86. Being Mortal: Medicine and What Matters in the End
The advances in medicine have lengthened human lives in ways that were inconceivable to people even 70 years ago, but if the ultimate goal is to cure death, then medicine get an F. We often forget that. Death wins. Sooner or later we will all die. We are mortal after all.
It is clear that medicine can improve life, but can it also improve the end of life? This is the main question tacked by the author, who is also a surgeon. There is so much packed into this short book to ponder, and I highlighted something on almost every page. Life and death are two sides of the same coin, and we forget that at our own peril (hah!). If we are lucky, we arrive in the land of the aging, a land with its own specific challenges. Hospitals, nursing homes, and hospice are places most of us don't even want to think about, until we find ourselves or a loved one there. I would highly recommend this book for all mortals as the topics explored should be part of our personal, familial, and political conversations.
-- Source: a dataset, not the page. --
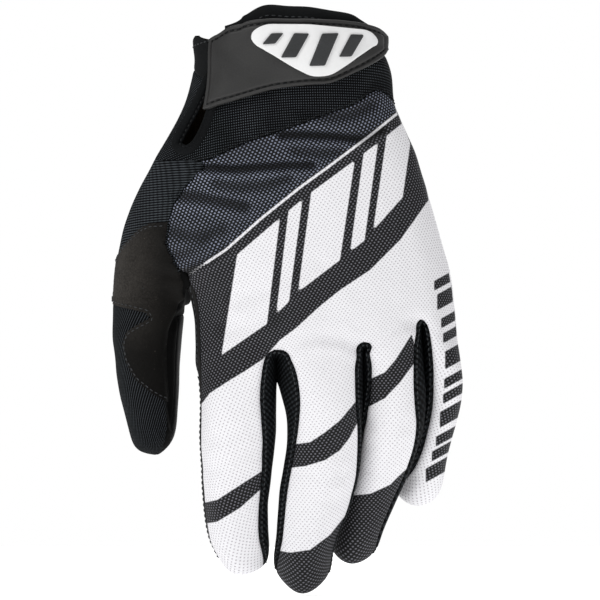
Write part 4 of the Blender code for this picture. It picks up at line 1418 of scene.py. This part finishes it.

So why not 5 stars you ask? This could have used better editing, and would have been more effective as a long essay. In order to make it book length, there is a bit too much repetition and bloat for my tastes. Rating: 4 stars.
87. The Story of My Tits
If you are a woman your breasts are a significant part of your biography. There is that moment when you realize that you are no longer allowed to run around topless. There are those horribly restrictive days of wearing your first bra, and maybe later your first under-wire one. You might have been someone who agonized about the lack of growth in those buds, or alternately, someone who was anguished by how big they were getting. And on and on it goes. In no way am I implying that there is not more to women than their breast size and shape (au contraire!), but there is no avoiding how much angst they tend to give rise to until one gets more mature. And then, just when you are comfortable with them, you might get breast cancer.
This is a graphic memoir about the author and her tits. It's not often that we get that point of view. The black and white art is sketchy and rather cartoonish, but works really well juxtaposed against the text. Like any life, the story is funny and sad, full of heartbreak and loss, and moments full of joy. Up. Down. Repeat. It is the story of one life, and the lives of others also affected (and lost) to cancer. There are tangents that don't add to the overall story, but I really liked the honesty in the telling of this one. Rating: 4 stars.
88. Nijigahara Holograph
I picked up this manga based on the beauty of the cover art, and while I liked the art in this one, I did not understand what was going on for most of the story.
I knew going in that this was a horror story, and I quite liked how the author shows that what is often most horrifying is not some unknown bogeyman, but often the people around us. There is clearly trauma of various types in this story, and some of those scenes are shown in ways that made me pause for several minutes. However, I was confused as to what was going on, and the fact that there were multiple timelines only added to my confusion. The little I understood was brilliant, but unfortunately, that light at the end of the tunnel never did clear things up for me. Rating: 2 stars.
89. The Heart
I'd heard that this book was all the rage in France and wanted to see what all the fuss was about. My copy is translated by Sam Taylor.
Medical science has advanced to the point that transplants are no longer considered all that unusual, but how often do we really think about all the players involved in a transplant? There are of course the donor and the recipient(s), their families, and the medical staff that manage, or perform the actual operations, and all these humans carny their own individual stories with them.
This is one such story. We get into the story from various points of view, and while there is the tragedy at the core of a story that results in the donor, the story is always so much more than that. I don't think I can put into words how wonderful the writing is in this one. The sentences are long and lyrical, and there are lots and lots of commas. If run-on sentences bother you, go in with the mindset of reading a long prose poem, and you'll appreciate the skill shown by the author. It is a thing of beauty.
My one complaint is that the entire story is told in the third person, which creates an emotional distance between the reader and the events unfolding on the page, and yet I was deeply moved. I understand this choice though, as there is no real way to do what she did in any other voice. I would highly recommend this one. Rating: 4 stars.
90. Take It As A Compliment
Book blurb: Bringing together the voices of males and females of all ages, the stories in this collective graphic memoir reflect real life experiences of sexual abuse, violence and harassment.
What I did not know going into this graphic novel is that it is a collection of experiences, and that each vignette was not fictional, but in fact represented something that actually happened to the people in this collection. That would have been useful information to have at the start of the book instead of the end. Since I did not know that going in, the short vignettes, and changing gender voice was confusing as I thought I was reading a single story.
The art is sketchy and cartoony, and maybe that was a deliberate choice to help offset the violence of the stories themselves. The themes covered in this collection are important ones that affect too many of us, and this might be a useful book for starting a discussion on these difficult topics. I so appreciated the author's efforts in shedding some light on these issues, but the book as a whole lacked a cohesiveness for me, and maybe that was due to the issues I mentioned earlier. It's hard to say I "liked" this one given the subject matter, but this slim volume is worth a read. Rating: 3 stars.